In 2009, Dr S joined staff, friends and supporters in celebrating the Sanctuary’s 40th anniversary.

Then she said: “Help a donkey and you help the poorest people in the land. It has been a wonderful 40 years to see my dreams come true.”

In 2007, Dr S retired as chief executive through ill-health but still contributed much. She was a prolific author and published - with many others - books about her work for the Donkey Sanctuary and EST.

Her successor, David Cook, said today: “The loss of Dr Svendsen will be felt deeply by her staff, who loved her dearly, as well as Donkey Sanctuary supporters all over the world.

“Her son Paul and granddaughter Dawn remain deeply involved with The Donkey Sanctuary’s work and our heart goes out to the family at this devastating time.

“The charity that Dr Svendsen built from nothing to the international organisation it is today, will continue its work in her memory, holding fast to her vision of a world in which every donkey and mule receives the care and respect it so needs.”

A shocked Paul, who manages the main-line European arm of the charity from Spain, flew home when he heard the news.

Yesterday (Thursday) he exclusively told the Sidmouth Herald: “She will be impossible to replace. So many people, not just here, but all over the world, will miss mum.

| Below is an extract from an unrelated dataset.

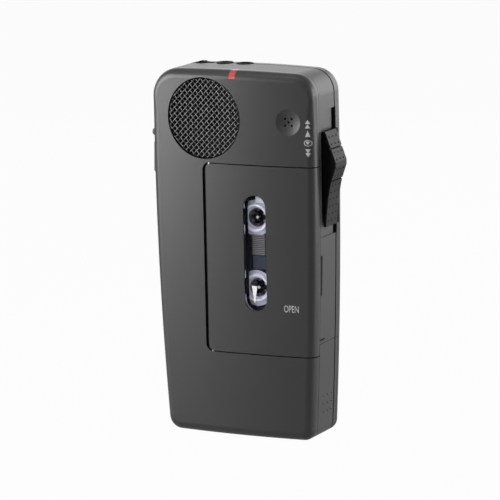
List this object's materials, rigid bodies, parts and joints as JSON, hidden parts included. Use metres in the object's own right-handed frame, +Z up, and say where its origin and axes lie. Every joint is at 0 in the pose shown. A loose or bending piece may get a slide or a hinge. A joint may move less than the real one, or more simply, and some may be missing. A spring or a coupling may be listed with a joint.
{
  "type": "microcassette dictation machine",
  "caption": "Pocket dictation machine with a hinged cassette door, long side slide switch, speaker mesh, record key, volume wheel, sliding battery door and a reel-driven tape deck inside.",
  "frame": {"origin": "middle of the flat bottom face", "axes": "+Z up the long axis, +X to the user's right (the slide switch side), front face with the cassette door towards -Y"},
  "size_m": [0.067, 0.024, 0.123],
  "materials": {
    "case_plastic": "fine-grained charcoal moulding",
    "frame_plastic": "fine-grained charcoal moulding",
    "grille_mesh": "satin dark grey",
    "lamp_red": "translucent red lens",
    "window_clear": "clear moulded window",
    "switch_black": "satin black",
    "pad_grey": "textured dark grey",
    "key_grey": "satin charcoal",
    "steel": "bright rolled steel",
    "zinc_steel": "zinc-plated sheet",
    "spring_steel": "spring steel",
    "brass_parts": "turned brass",
    "nickel_contact": "nickel-plated strip",
    "rubber_black": "black rubber",
    "cell_jacket": "printed-metal jacket without markings",
    "tray_plastic": "black moulding",
    "board_green": "green solder mask",
    "speaker_cone": "black paper cone",
    "cassette_grey": "lilac-grey moulding",
    "hub_white": "white nylon",
    "tape_brown": "brown oxide tape",
    "spindle_plastic": "natural acetal"
  },
  "bodies": {
    "housing": {"front_cover": "case_plastic", "speaker_grille": "grille_mesh", "record_light": "lamp_red", "door_hinge_pins": "steel", "side_frame": "frame_plastic", "rear_cover": "case_plastic", "case_screws": "steel", "battery_cell_lower": "cell_jacket", "battery_cell_upper": "cell_jacket", "battery_tray": "tray_plastic", "battery_contacts": "nickel_contact", "function_switch": "tray_plastic", "volume_control": "tray_plastic", "microphone_socket": "switch_black", "earphone_socket": "switch_black", "speaker": "speaker_cone", "microphone": "steel", "microphone_boot": "rubber_black", "circuit_board": "board_green", "chassis_plate": "zinc_steel", "spindle_bushes": "brass_parts", "deck_screws": "steel", "cassette_shell": "cassette_grey", "guide_rollers": "hub_white", "tape_run": "tape_brown", "motor": "steel", "drive_belt": "rubber_black", "carriage_studs": "steel"},
    "door": {"cassette_door": "case_plastic", "door_window": "window_clear", "cassette_spring": "spring_steel"},
    "slide": {"slide_switch": "switch_black", "switch_pads": "pad_grey"},
    "record_key": {"record_key": "key_grey"},
    "index_button": {"index_button": "key_grey"},
    "volume_wheel": {"volume_wheel": "switch_black"},
    "battery_lid": {"battery_door": "frame_plastic", "lid_contact": "nickel_contact"},
    "take_up": {"take_up_spindle": "spindle_plastic", "take_up_reel": "hub_white", "take_up_tape": "tape_brown"},
    "supply": {"supply_spindle": "spindle_plastic", "supply_reel": "hub_white", "supply_tape": "tape_brown"},
    "drive_wheel": {"drive_wheel": "rubber_black"},
    "motor_pulley": {"motor_pulley": "brass_parts"},
    "carriage": {"head_carriage": "zinc_steel", "tape_head": "steel"}
  },
  "joints": [
    {"name": "door_hinge", "type": "hinge", "parent": "housing", "child": "door", "pos_m": [-0.008, -0.011, 0.06], "axis": [0, 0, -1], "range_deg": [0, 80]},
    {"name": "switch_slide", "type": "slide", "parent": "housing", "child": "slide", "axis": [0, 0, 1], "range_m": [-0.0032, 0.0064]},
    {"name": "head_slide", "type": "slide", "parent": "housing", "child": "carriage", "axis": [1, 0, 0], "range_m": [-0.001, 0.002]},
    {"name": "record_key_press", "type": "slide", "parent": "housing", "child": "record_key", "axis": [1, 0, 0], "range_m": [0, 0.0012], "stiffness_N_per_m": 300, "springref_m": -0.0005},
    {"name": "index_button_press", "type": "slide", "parent": "housing", "child": "index_button", "axis": [1, 0, 0], "range_m": [0, 0.0012], "stiffness_N_per_m": 200, "springref_m": -0.0005},
    {"name": "volume_turn", "type": "hinge", "parent": "housing", "child": "volume_wheel", "pos_m": [-0.0181, 0.00575, 0.118], "axis": [0, 1, 0], "range_deg": [-140, 140]},
    {"name": "battery_door_slide", "type": "slide", "parent": "housing", "child": "battery_lid", "axis": [0, 0, -1], "range_m": [0, 0.034]},
    {"name": "take_up_spin", "type": "hinge", "parent": "housing", "child": "take_up", "pos_m": [0.0076, 0, 0.05035], "axis": [0, 1, 0], "continuous": true},
    {"name": "supply_spin", "type": "hinge", "parent": "housing", "child": "supply", "pos_m": [0.0076, 0, 0.07385], "axis": [0, 1, 0], "continuous": true},
    {"name": "drive_wheel_spin", "type": "hinge", "parent": "housing", "child": "drive_wheel", "pos_m": [-0.007, 0, 0.0585], "axis": [0, 1, 0], "continuous": true},
    {"name": "motor_spin", "type": "hinge", "parent": "housing", "child": "motor_pulley", "pos_m": [-0.0189, 0, 0.044], "axis": [0, 1, 0], "continuous": true}
  ],
  "couplings": [
    {"joint": "head_slide", "follows": "switch_slide", "ratio": 0.3},
    {"joint": "supply_spin", "follows": "take_up_spin", "ratio": 0.698},
    {"joint": "drive_wheel_spin", "follows": "take_up_spin", "ratio": -0.816},
    {"joint": "motor_spin", "follows": "take_up_spin", "ratio": -3.105}
  ]
}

“She was working that morning at home, looking after her animals. To the very last minute she was doing what she cared for most, looking after animals and people.”

Dr S had another nickname – Mama Punda – ‘mother to all of us’.

She was made an MBE in 1980 and last year was awarded the degree of Doctor Honoris Causa by Edinburgh University in recognition of decades of dedicated charity work.

Her granddaughter, Dawn Vincent, is head of communications at the Sidmouth Sanctuary and was involved in the visit to EST by the Duke and Duchess of Wessex in 2007.

Dr Svendsen leaves four children, two sons and two daughters, eight grandchildren and two great-grandchildren, as well as many admirers around the world.